For many in the regulatory space, the question of cryptocurrencies and how to manage them is seemingly black and white. Some are either very pro and have quickly jumped on the bandwagon, while others are content to ban, block, and forbid any further discussion. In a May 2, 2018, speech to her colleagues, however, SEC Commissioner Hester M. Peirce revealed a much blurrier distinction. In an open-minded and inquisitive presentation, Peirce explained the difficult challenges of “the creative heart of the financial world” and that which looks to cultivate innovation as well as protect interested parties.

Nascent Vocabulary

The idea behind a regulatory “sandbox,” something we’re seeing spring up all over the world these days, is highly-attractive for a couple of reasons. First, the emerging crypto economy and distributed technologies are very new, volatile, and full of never-before-seen problems. At the same time, this novelty is coupled with alternative solutions to problems we have been facing since the arrival of the internet.

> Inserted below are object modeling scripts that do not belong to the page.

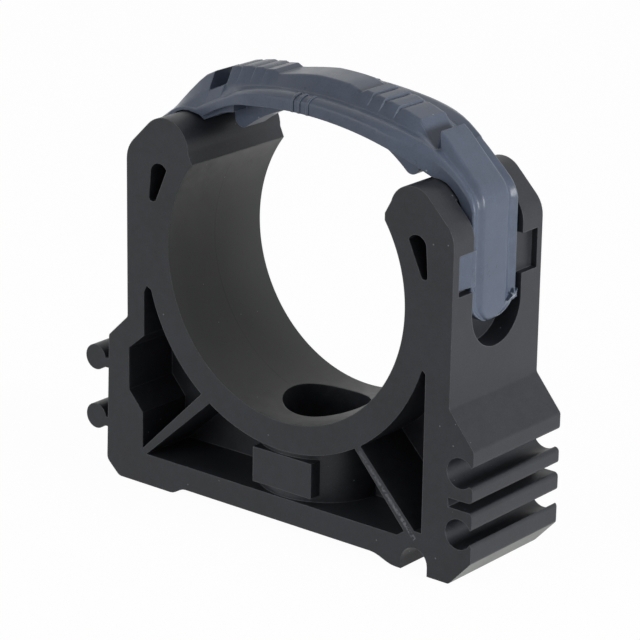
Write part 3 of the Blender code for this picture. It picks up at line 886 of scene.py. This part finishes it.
def left_rings():
    """Sections from the hinge end over the left ear."""
    rings = saddle_rings(-1, ear_left_x, ear_left_z, ear_left_radius + seat_gap, pivot_z, saddle_left_shares)
    values = saddle_left_shares[-1][1:]
    radius = tongue_thickness / 2
    for angle in hinge_end_angles:
        narrow = math.cos(math.radians(angle))
        place = (tongue_back + radius * (1 - narrow), pivot_z - radius * math.sin(math.radians(angle)))
        rings.append(saddle_ring(-1, place, 90, values, narrow))
    return list(reversed(rings))


def right_rings():
    """Sections over the right ear and down the free tongue to its rounded end."""
    straight_end = -tongue_end + tongue_end_length
    radius = ear_right_radius + seat_gap
    rings = saddle_rings(1, ear_right_x, ear_right_z, radius, straight_end, saddle_right_shares)
    values = saddle_right_shares[-1][1:]
    for depth, narrow, thin in tongue_end_shares:
        place = (tongue_back, straight_end - depth * tongue_end_length)
        rings.append(saddle_ring(1, place, 90, values, thin, narrow))
    return rings


def block_places():
    """Places along the grip block: even steps, and the foot and the peak of each tooth."""
    special = [-block_left, block_right]
    for side in (-1, 1):
        for peak in grip_peaks:
            start = peak - grip_slope
            special += [side * peak, side * start]
            if peak != grip_peaks[0]:
                special.append(side * (start - grip_ledge))
    places = list(special)
    count = round((block_left + block_right) / station_step)
    for i in range(1, count):
        x = -block_left + (block_left + block_right) * i / count
        if min(abs(x - place) for place in special) > station_step / 3:
            places.append(x)
    return sorted(places)


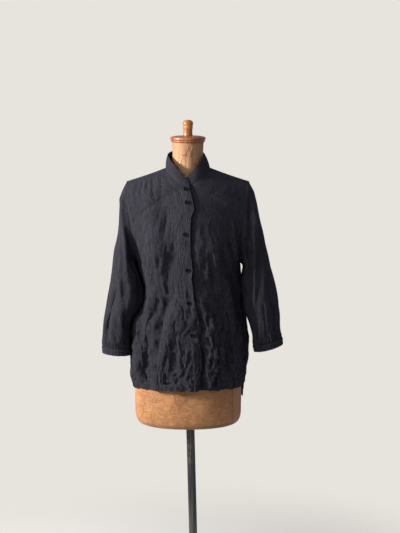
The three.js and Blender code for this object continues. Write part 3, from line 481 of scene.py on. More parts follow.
class Sheet:
    """A grid of points on a sheet of cloth, with the direction out at each, in millimetres."""

    def __init__(self, points: np.ndarray, outward: float, closed: bool = False) -> None:
        """Keeps the grid.

        Args:
            points: Rows by columns by 3.
            outward: 1 or -1, which turns the grid's own normals out.
            closed: Whether the last column joins the first.
        """
        self.points = points
        self.outward = outward
        self.closed = closed
        self.directions = self.normals()

    def normals(self) -> np.ndarray:
        """Unit normals: the cross product of the differences along columns and along rows.

        Returns:
            Directions out, one for each point.
        """
        p = self.points
        if self.closed:
            across = np.roll(p, -1, axis=1) - np.roll(p, 1, axis=1)
        else:
            across = np.gradient(p, axis=1)
        return unit(np.cross(across, np.gradient(p, axis=0))) * self.outward

    def lifted(self, height: np.ndarray) -> "Sheet":
        """The same sheet with every point moved out by its height."""
        return Sheet(self.points + self.directions * height[..., None], self.outward, self.closed)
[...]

Wholly unfamiliar financial instruments can now be created in order to match our digital migration better. Trendy concerns about what really happens to our data can be resolved by adding a blockchain (a private or public rendition is, well, another story). Programmable money, of which we can send values in the millions in seconds flat anywhere in the world, opens up huge implications for the financial sector. In general, these new achievements in the field of law, healthcare, entertainment, and publishing mean some serious re-thinking.

So how can you minimize the obstacles and maximize the technology? With a sandbox, or as Commissioner Peirce amends, “a beach.”

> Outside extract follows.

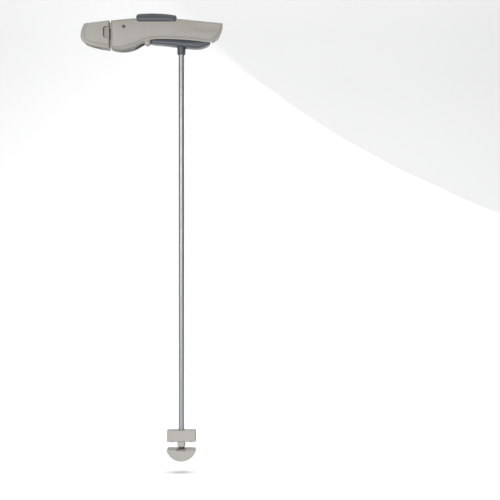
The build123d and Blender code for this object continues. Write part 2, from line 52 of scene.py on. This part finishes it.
# ---------------------------------------------------------------------------------------------
# Material helpers
# ---------------------------------------------------------------------------------------------
class Shader:
    """A material under construction, with short calls for the nodes it needs."""

    def __init__(self, name, roughness, metallic=0.0, specular=0.5, coat=0.0, coat_roughness=0.1):
        self.material = bpy.data.materials.new(name)
        self.material.use_nodes = True
        self.tree = self.material.node_tree
        self.surface = self.tree.nodes["Principled BSDF"]
        self.surface.inputs["Roughness"].default_value = roughness
        self.surface.inputs["Metallic"].default_value = metallic
        self.surface.inputs["Specular IOR Level"].default_value = specular
        self.surface.inputs["Coat Weight"].default_value = coat
        self.surface.inputs["Coat Roughness"].default_value = coat_roughness
        self.place = self.node("ShaderNodeTexCoord").outputs["Object"]

    def node(self, kind, **settings):
        made = self.tree.nodes.new(kind)
        for key, value in settings.items():
            setattr(made, key, value)
        return made

    def link(self, source, target):
        self.tree.links.new(source, target)

    def stretched(self, scale):
        """Object coordinates scaled by axis, for brushed or streaky patterns."""
        mapping = self.node("ShaderNodeMapping")
        mapping.inputs["Scale"].default_value = scale
        self.link(self.place, mapping.inputs["Vector"])
        return mapping.outputs["Vector"]

    def noise(self, scale, detail=3.0, rough=0.5, place=None):
        made = self.node("ShaderNodeTexNoise")
        made.inputs["Scale"].default_value = scale
        made.inputs["Detail"].default_value = detail
        made.inputs["Roughness"].default_value = rough
        self.link(place or self.place, made.inputs["Vector"])
        return made.outputs["Fac"]

    def spread(self, value, low, high, to_low=0.0, to_high=1.0):
        """Remaps a value, clamped to its new range."""
        made = self.node("ShaderNodeMapRange")
        made.inputs["From Min"].default_value = low
        made.inputs["From Max"].default_value = high
        made.inputs["To Min"].default_value = to_low
        made.inputs["To Max"].default_value = to_high
        self.link(value, made.inputs["Value"])
        return made.outputs["Result"]

    def blend(self, factor, first, second):
        """Colour between two colours or colour outputs."""
        made = self.node("ShaderNodeMix", data_type="RGBA")
        for socket, colour in ((made.inputs["A"], first), (made.inputs["B"], second)):
            if isinstance(colour, tuple):
                socket.default_value = (*colour, 1.0)
            else:
                self.link(colour, socket)
        self.link(factor, made.inputs["Factor"])
        return made.outputs["Result"]

    def worn_edge(self, width):
        """One near a convex or concave edge, nought on the flat, from a rounded normal."""
        bevel = self.node("ShaderNodeBevel", samples=6)
        bevel.inputs["Radius"].default_value = width
        geometry = self.node("ShaderNodeNewGeometry")
        dot = self.node("ShaderNodeVectorMath", operation="DOT_PRODUCT")
        self.link(bevel.outputs["Normal"], dot.inputs[0])
        self.link(geometry.outputs["Normal"], dot.inputs[1])
        return self.spread(dot.outputs["Value"], 0.995, 0.85)

    def finish(self, colour, rough_by=None, bumps=(), edge=0.0003):
        """Joins colour, roughness and a stack of (height, depth) bumps over softly rounded edges."""
        self.link(colour, self.surface.inputs["Base Color"])
        if rough_by:
            self.link(rough_by, self.surface.inputs["Roughness"])
        bevel = self.node("ShaderNodeBevel", samples=6)
        bevel.inputs["Radius"].default_value = edge
        normal = bevel.outputs["Normal"]
        for height, depth in bumps:
            bump = self.node("ShaderNodeBump")
            bump.inputs["Distance"].default_value = depth
            self.link(height, bump.inputs["Height"])
            self.link(normal, bump.inputs["Normal"])
            normal = bump.outputs["Normal"]
        self.link(normal, self.surface.inputs["Normal"])
        return self.material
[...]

Forget Sandbox’s, SEC Commissioner Peirce Proposes “Bitcoin Beach” - 1

Hester Peirce SEC Image (Source: SEC)

A sandbox is basically a safe space where innovators, entrepreneurs, and regulators can work together on projects in a certain sector. It helps to break down the Us versus Them barriers on top of which the crypto-anarchist ethos of early-founders built their ideas. It also means a degree of transparency that keeps innovations from being smothered outright. More importantly, it opens the channels of communication between a number of important agents in the cryptosphere.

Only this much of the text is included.